2016.03.20.
       「ユーミンの罪」酒井順子(講談社現代新書)。たとえそれがどんなに残酷な現実であろうとも、日常の出来事の中から美だけを切り取る才能。画家とか写真家の眼。恋愛観の「助手席性」:いつも主導するのは男性であり、そのような格好良い男性を持つことを求める心性。恵まれた家庭に育ち、都会の最先端文化に触れて、才能を思う存分伸ばすことの出来た少女時代。中学高校時代の教会のオルガン音楽。どんな事をしても男を捕まえる、という在り様を無様なものとして軽蔑した。ユーミンはリアリズムの対極にあった。最初の2つのLP「ひこうき雲」と「MISSLIM」は殆どが中学高校時代の曲である。当時はまるで異国の音楽と感じられたくらい新しかったらしい。

      「連れてって」という感性。「Surf & Snow」 は本物のサーファーやスキーヤーでは書けない。それらに憧れを持っただけだったから書けたし、だからヒットした。80年代、憧れが本物よりも勢いを持ち、大衆の願望が輝いていた。映画「私をスキーに連れてって」('87)。就職したばかりで忙しい僕は、当時のスキーブーム、サーフィンブームを不思議に思って眺めていたのだが、こういう背景があったのである。

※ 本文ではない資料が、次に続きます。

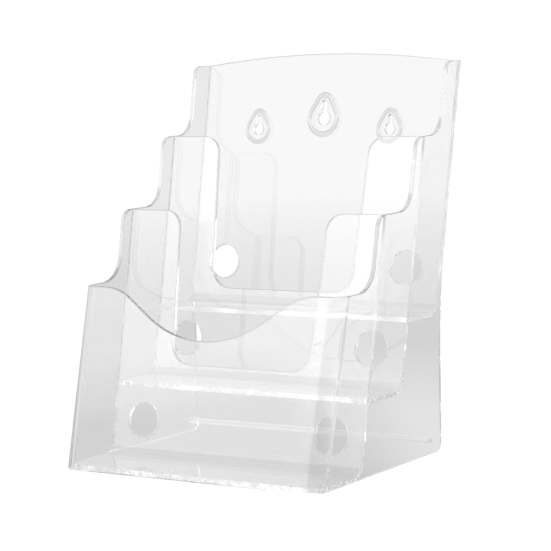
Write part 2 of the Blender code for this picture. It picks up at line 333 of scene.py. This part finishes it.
def teardrop(u, v, low_radius, top_radius, rise, low_gap, top_span):
    """Outline of a large round end below and a small one above, joined by straight sides."""
    points = []
    for i in range(RIM_LOW_STEPS + 1):
        angle = low_gap + (2.0 * math.pi - 2.0 * low_gap) * i / RIM_LOW_STEPS
        points.append(Vector((u + low_radius * math.sin(angle), v + low_radius * math.cos(angle))))
    for i in range(RIM_TOP_STEPS + 1):
        angle = -top_span + 2.0 * top_span * i / RIM_TOP_STEPS
        points.append(Vector((u + top_radius * math.sin(angle), v + rise + top_radius * math.cos(angle))))
    return points


def rimmed_keyhole(bm, keyhole, low, high):
    """Keyhole through the sheet, inside a raised rounded rim on the upper face."""
    u, v, scale = keyhole
    rise = KEY_RISE * scale
    slot = KEY_SLOT_RADIUS * scale
    opening = KEY_LOW_RADIUS * scale
    rim_low = RIM_LOW_RADIUS * scale
    rim_top = RIM_TOP_RADIUS * scale
    lean = math.acos((rim_low - rim_top) / rise)
    hole = teardrop(u, v, opening, slot, rise, math.asin(slot / opening), math.pi / 2.0)
    rings = [add_ring(bm, hole, low), add_ring(bm, hole, high)]
    for i in range(RIM_STEPS + 1):
        share = i / RIM_STEPS
        inset = RIM_WIDTH * scale * (1.0 - share)
        level = high + RIM_HEIGHT * (1.0 - math.cos(2.0 * math.pi * share)) / 2.0
        outline = teardrop(u, v, rim_low - inset, rim_top - inset, rise, lean, lean)
        rings.append(add_ring(bm, outline, level))
    for below, above in zip(rings[:-1], rings[1:]):
        join_rings(bm, below, above)
    return rings[0], rings[-1]


def split_at(bm, axis, places):
    normal = [0.0, 0.0, 0.0]
    normal[axis] = 1.0
    for place in places:
        point = [0.0, 0.0, 0.0]
        point[axis] = place
        geometry = bm.verts[:] + bm.edges[:] + bm.faces[:]
        bmesh.ops.bisect_plane(bm, geom=geometry, dist=1.0e-7, plane_co=point, plane_no=normal)


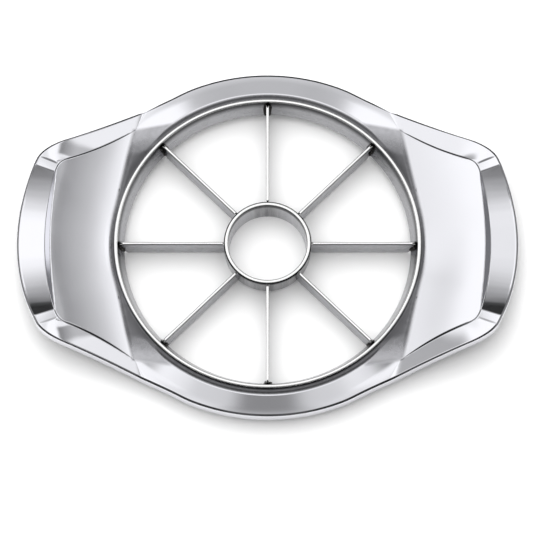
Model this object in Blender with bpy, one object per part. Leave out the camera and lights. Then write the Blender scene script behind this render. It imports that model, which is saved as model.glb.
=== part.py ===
"""Apple slicer: a cast frame with two wing handles holds a steel hoop, eight blades and a core ring.

Metres, +Z up. The origin is the middle of the slicer, on the plane of its cutting edges, on which it
stands. +X runs out along one wing. The frame is a closed section carried round the ring: for each
direction the section's corners follow the outlines of the wing, the thumb pad and the ring.
"""
import math

import bmesh
import bpy
import numpy as np

MM = 0.001

# Cutting edges, blades and rims: heights are counted from the plane of the cutting edges
BLADE_COUNT = 8
BLADE_HEIGHT = 8.9 * MM
BLADE_THICKNESS = 1.0 * MM
BLADE_RECESS = 0.6 * MM
RIM_TOP = BLADE_HEIGHT + BLADE_RECESS
CLEARANCE = 0.3 * MM

# Hoop: a pressed ring with a rolled rim and a wall that narrows downwards
HOOP_RIM_INNER_RADIUS = 50.0 * MM
HOOP_TAPER = 2.3 * MM
NECK_RADIUS = HOOP_RIM_INNER_RADIUS - HOOP_TAPER
HOOP_RIM_WIDTH = 1.25 * MM
HOOP_RIM_DEPTH = 1.2 * MM
HOOP_DEPTH = 6.0 * MM
HOOP_WALL = 0.9 * MM
HOOP_STEPS = 96
SLOT_LENGTH = 3.2 * MM
SLOT_DEPTH_BELOW_RIM = 1.7 * MM

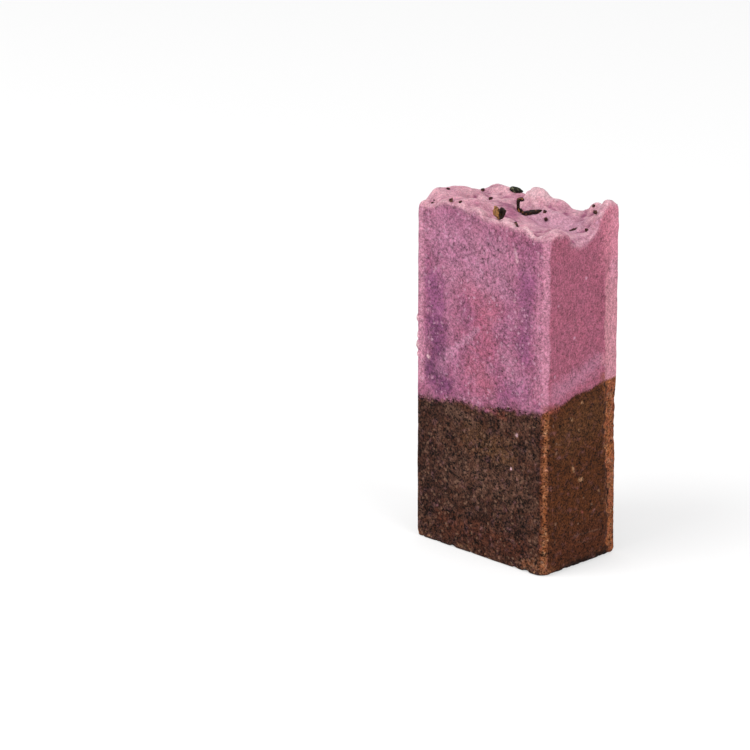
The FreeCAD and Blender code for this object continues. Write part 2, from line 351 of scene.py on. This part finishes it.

       FMチューピーでは7時から8時までミュージック・セレクションという番組で1人のミュージシャンの曲ばかりをかけている。火曜日はユーミンである。先週は「ひこうき雲」と「MISSLIM」だった。僕がユーミンを好きになった理由は、ユーミンの歌に見られたの少女的な純真さだろうと思う。また、強がりながらも男によりかかろうとする可愛さである。僕は男兄弟だけで育ったから女性に対して不思議さと憧れを抱くのである。まあ、僕もまたバブルの恋愛妄想を抱いていたということである。

      ユーミンがバブルに浮かれていたという風に言われると、確かにそうではあるが、そんなことはあまり気にならない。今聴くと「子供っぽいなあ」という感じもする。ただ、音楽的には依然として魅力的である。夢を与えてくれるユーミンに対して中島みゆきはリアリズムで迫ってくるから、女として見た場合ちょっと怖いけれども、彼女の歌う人間観の正統性と力強さには惹かれるものがある。